Open max-hk opened 5 years ago

max-hk commented 5 years ago

It would be better if ibus-cangjie could predict the next/next few words while users are typing.

There are many free Chinese vocabulary list in the Web, licensed in CC-BY-SA or BSD. You can find them in the link below. https://chromium.googlesource.com/chromium/deps/icu46/+/e49b610806e6ba6063384ffd7f45d5b7cd561e65/source/data/brkitr/README.chromium

You can also use the pre-built by the chromium team, which combine all lists in the above link and licensed under a MIT-like LICENSE. https://chromium.googlesource.com/chromium/deps/icu46/+/e49b610806e6ba6063384ffd7f45d5b7cd561e65/source/data/brkitr/cjdict.txt ...or a updated version of the combined list by Unicode https://github.com/unicode-org/icu/blob/master/icu4c/source/data/brkitr/dictionaries/cjdict.txt

Android Pinyin IME repo also contains a vocabulary list (simplified Chinese only) https://android.googlesource.com/platform/packages/inputmethods/PinyinIME/+/refs/heads/master/jni/data/rawdict_utf16_65105_freq.txt

bochecha commented 5 years ago

Thanks for the issue.

However this is already tracked as #4 so this would have been better as a comment there.

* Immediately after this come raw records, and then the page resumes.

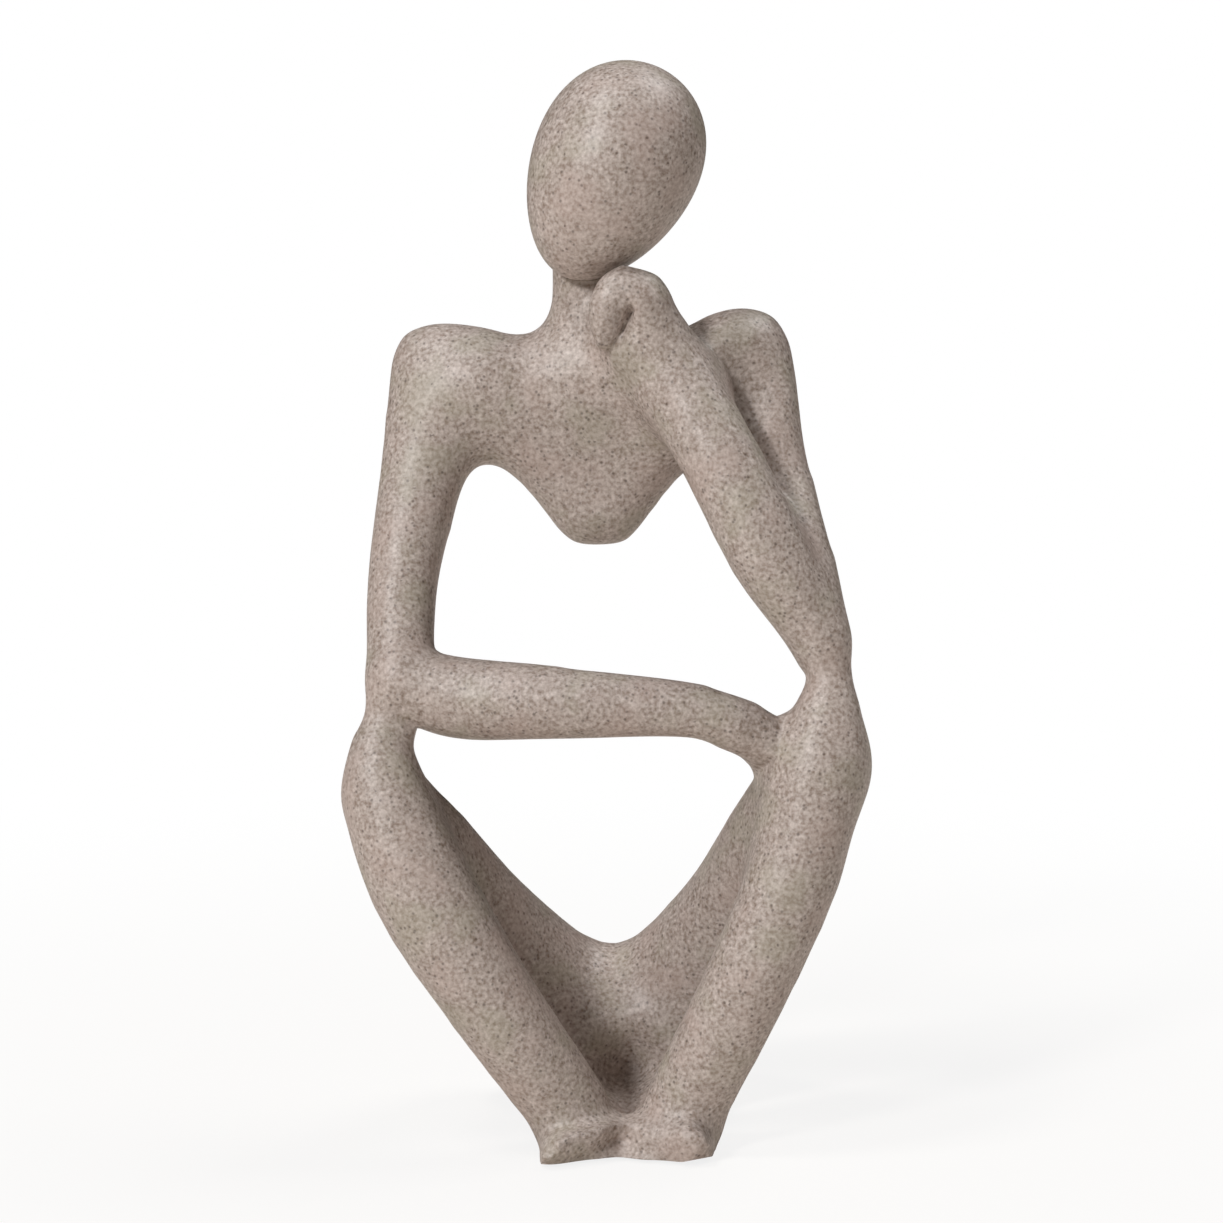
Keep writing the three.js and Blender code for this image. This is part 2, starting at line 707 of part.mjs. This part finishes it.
addPiece("body_casting", surface(bodySolid()), stoneResin);
addPiece("head_casting", surface(eggSolid(0)), headResin);
addPad("left_foot_pad", point(feetCentre - footSpan / 2, -ankleForward, 0), footPadRadius);
addPad("right_foot_pad", point(feetCentre + footSpan / 2, -ankleForward, 0), footPadRadius);
addPad("left_seat_pad", seatBase(-1), seatPadRadius);
addPad("right_seat_pad", seatBase(1), seatPadRadius);

// The origin is the middle of the outline, at the height of the surface that the pads stand on.
const middle = new THREE.Box3().setFromObject(pieces).getCenter(point(0, 0, 0));
pieces.position.set(-middle.x, -middle.y, padThickness);

export default figure;
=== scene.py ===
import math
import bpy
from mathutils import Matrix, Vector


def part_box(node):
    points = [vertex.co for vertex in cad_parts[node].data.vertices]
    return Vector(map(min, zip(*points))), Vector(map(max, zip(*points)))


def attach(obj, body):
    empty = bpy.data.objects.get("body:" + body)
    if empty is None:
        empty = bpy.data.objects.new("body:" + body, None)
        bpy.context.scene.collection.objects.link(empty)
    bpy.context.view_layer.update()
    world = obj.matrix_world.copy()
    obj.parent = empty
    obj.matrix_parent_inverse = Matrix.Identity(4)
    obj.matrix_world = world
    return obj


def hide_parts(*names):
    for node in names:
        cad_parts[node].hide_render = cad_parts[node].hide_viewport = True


bl_info = {
    "name": "Seated figure ornament",
    "version": (1, 0, 0),
    "blender": (4, 5, 0),
    "location": "3D View > Sidebar > Figure",
    "description": "Stone-effect skin for the cast figure, its pads and a pale studio",
    "category": "Object",
}

import bmesh
import bpy
from bpy.props import FloatProperty, FloatVectorProperty, IntProperty, PointerProperty
from mathutils import Vector

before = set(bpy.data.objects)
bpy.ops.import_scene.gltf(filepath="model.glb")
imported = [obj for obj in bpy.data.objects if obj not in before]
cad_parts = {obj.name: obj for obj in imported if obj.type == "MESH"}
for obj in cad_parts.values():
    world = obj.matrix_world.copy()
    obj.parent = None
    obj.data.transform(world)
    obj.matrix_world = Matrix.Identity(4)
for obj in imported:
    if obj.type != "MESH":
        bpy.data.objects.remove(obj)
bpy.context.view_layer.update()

MM = 0.001
PAD_NODES = [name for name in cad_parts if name.endswith("_pad")]


def linear(red, green, blue):
    """A colour given as 0 to 255 per channel on screen, as the light value that the shader reads."""

    def channel(value):
        value /= 255
        return value / 12.92 if value <= 0.04045 else ((value + 0.055) / 1.055) ** 2.4

    return tuple(channel(value) for value in (red, green, blue))


# Sizes and colours

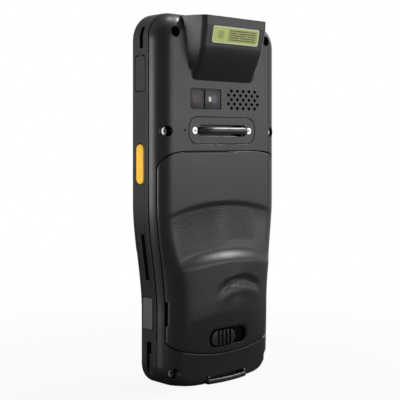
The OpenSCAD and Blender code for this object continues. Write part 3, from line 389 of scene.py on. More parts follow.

However, since your comment provides more data, I'm going to close the other one and keep this one. :wink:

max-hk commented 5 years ago

@bochecha Thanks

mbridon commented 1 year ago

Hi @max-hk, sorry for never giving any news. This is a very interesting feature we've always wanted !

However, due to unforeseen health issues I haven't been able to give this any thought for about 3 years... :sob:

I'm trying to get back to this slowly though :smile:

What would definitely help me however would be either the data from Chromium in source form so I can make use of it.

The license they use seems to be CC-BY-SA, is that correct? If it is, I think (but I'm not a lawyer and this is not legal advice) it should be compatible with using it in ibus-cangjie, but probably only if we get them from sources instead of the binary form (so we can make some modifications and share them back with Chromium of course, as allows and requires the CC-BY-SA).

So rest assured you helped a lot with finding this and we totally want to make good use of it :grin: